▶ _EXERCISE BRIEF_
Copy the data exactly from the line that contains "bpy.context.scene.collection.objects.link(empty)" through the line that contains "for node in", keeping both end lines and leaving out everything else.

▶ _DATASET EXCERPT_
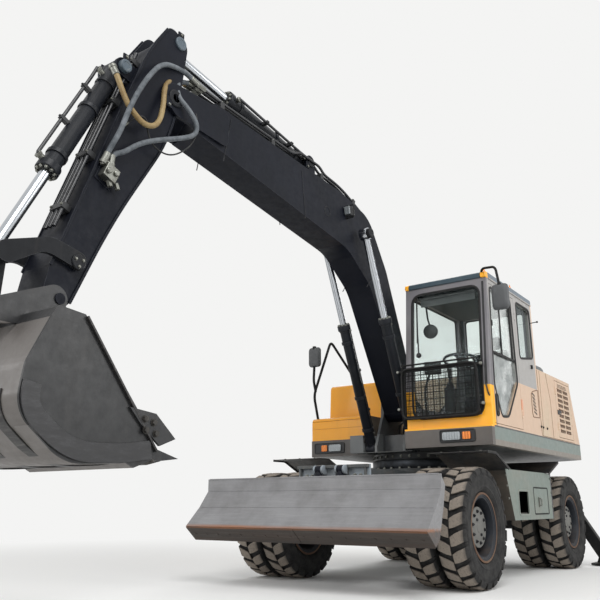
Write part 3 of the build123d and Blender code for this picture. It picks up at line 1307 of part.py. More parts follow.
os.makedirs("parts", exist_ok=True)
NODES = {
    "chassis_frame": chassis_frame,
    "front_axle": front_axle,
    "rear_axle": rear_axle,
    "drive_line": drive_line,
    "slew_ring": slew_ring,
    "step_box_left": step_box,
    "step_box_right": lambda: mirror_y(step_box()),
    "box_door_left": box_door,
    "box_door_right": lambda: mirror_y(box_door()),
    "blade": blade,
    "blade_barrels": blade_barrels,
    "blade_rods": blade_rods,
    "outrigger_leg_left": outrigger_leg,
    "outrigger_leg_right": lambda: mirror_y(outrigger_leg()),
    "outrigger_barrel_left": outrigger_barrel,
    "outrigger_barrel_right": lambda: mirror_y(outrigger_barrel()),
    "outrigger_rod_left": outrigger_rod,
    "outrigger_rod_right": lambda: mirror_y(outrigger_rod()),
    "knuckle_left": knuckle,
    "knuckle_right": lambda: mirror_y(knuckle()),
    "upper_deck": upper_deck,
    "counterweight": counterweight,
    "engine_block": engine_block,
    "engine_housing": engine_housing,
    "engine_hood": engine_hood,
    "service_door_left": service_door,
    "service_door_right": lambda: mirror_y(service_door()),
    "tank_boxes": tank_boxes,
    "cab_shell": cab_shell,
    "cab_glass": cab_glass,
    "cab_door": cab_door,
    "cab_door_glass": cab_door_glass,
    "cab_roof": cab_roof,
    "cab_floor": cab_floor,
    "seat": seat,
    "window_guard": window_guard,
    "mirror_left": mirror_left,
    "mirror_right": mirror_right,
    "lamps": lamps,
    "boom": boom,
    "boom_barrels": boom_barrels,
    "boom_rods": boom_rods,
    "arm_barrel": arm_barrel,
    "arm_rod": arm_rod,
    "arm": arm,
    "bucket_barrel": bucket_barrel,
    "bucket_rod": bucket_rod,
    "rocker": rocker,
    "bucket_link": bucket_link,
    "bucket": bucket,
}
for axle_name, axle_x in (("front", FRONT_AXLE_X), ("rear", REAR_AXLE_X)):
    rims = twin_rims(axle_x)
    inner_tyre, outer_tyre = twin_tyres(axle_x)
    NODES[f"rims_{axle_name}_left"] = lambda shape=rims: shape
    NODES[f"rims_{axle_name}_right"] = lambda shape=rims: mirror_y(shape)
    pair = inner_tyre + outer_tyre
    NODES[f"tyres_{axle_name}_left"] = lambda shape=pair: shape
    NODES[f"tyres_{axle_name}_right"] = lambda shape=pair: mirror_y(shape)
for node, make in NODES.items():
    kept(node, make())
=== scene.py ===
"""Wheeled excavator: finishes, trim, hoses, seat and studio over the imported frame."""
import logging
import math
from collections.abc import Iterable, Sequence
from dataclasses import dataclass
from enum import Enum

import bmesh
import bpy
from mathutils import Matrix, Vector


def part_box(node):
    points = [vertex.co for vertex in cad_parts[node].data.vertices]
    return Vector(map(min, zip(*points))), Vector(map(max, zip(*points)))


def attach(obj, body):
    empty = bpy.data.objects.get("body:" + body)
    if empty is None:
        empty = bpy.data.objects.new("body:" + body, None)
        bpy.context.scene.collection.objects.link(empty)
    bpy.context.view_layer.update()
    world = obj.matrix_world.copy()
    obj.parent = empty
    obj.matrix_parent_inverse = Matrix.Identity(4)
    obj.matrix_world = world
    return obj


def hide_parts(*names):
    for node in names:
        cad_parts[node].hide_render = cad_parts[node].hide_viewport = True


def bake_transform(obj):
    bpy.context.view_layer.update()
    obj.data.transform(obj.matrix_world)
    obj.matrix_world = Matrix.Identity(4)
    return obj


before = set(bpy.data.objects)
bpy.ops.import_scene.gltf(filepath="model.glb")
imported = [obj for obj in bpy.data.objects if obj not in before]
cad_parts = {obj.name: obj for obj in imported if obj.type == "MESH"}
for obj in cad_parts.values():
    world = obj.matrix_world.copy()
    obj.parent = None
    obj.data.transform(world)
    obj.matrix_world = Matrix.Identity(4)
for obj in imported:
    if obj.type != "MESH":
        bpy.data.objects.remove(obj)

log = logging.getLogger("excavator")

Point = tuple[float, float, float]
Flat = tuple[float, float]
Tree = bpy.types.NodeTree
Socket = bpy.types.NodeSocket

SLEW_X = -1.6925        # axis that the upper body turns about
FRONT_X = -0.310        # front axle
REAR_X = -3.075         # rear axle
HUB_Z = 0.527           # height of both axles
FOOT = (-1.160, 1.750)  # boom's foot pin, x and z
TIP = (2.690, 3.710)    # pin between boom and arm, x and z
CORE = 0.0005           # radius that closes a turned part at its axis
PROUD = 0.0005          # how far trim stands off the plate behind it
ANY = 99.0              # a masked zone has no limit here


def linear(hex_code: str) -> tuple[float, float, float, float]:
    """Turn an sRGB hex colour into linear light.

    Args:
        hex_code: Colour as #RRGGBB.

    Returns:
        Linear red, green and blue with full opacity.
    """
    parts = [int(hex_code[i:i + 2], 16) / 255 for i in (1, 3, 5)]
    red, green, blue = (c / 12.92 if c <= 0.04045 else ((c + 0.055) / 1.055) ** 2.4 for c in parts)
    return red, green, blue, 1.0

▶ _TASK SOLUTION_
        bpy.context.scene.collection.objects.link(empty)
    bpy.context.view_layer.update()
    world = obj.matrix_world.copy()
    obj.parent = empty
    obj.matrix_parent_inverse = Matrix.Identity(4)
    obj.matrix_world = world
    return obj


def hide_parts(*names):
    for node in names:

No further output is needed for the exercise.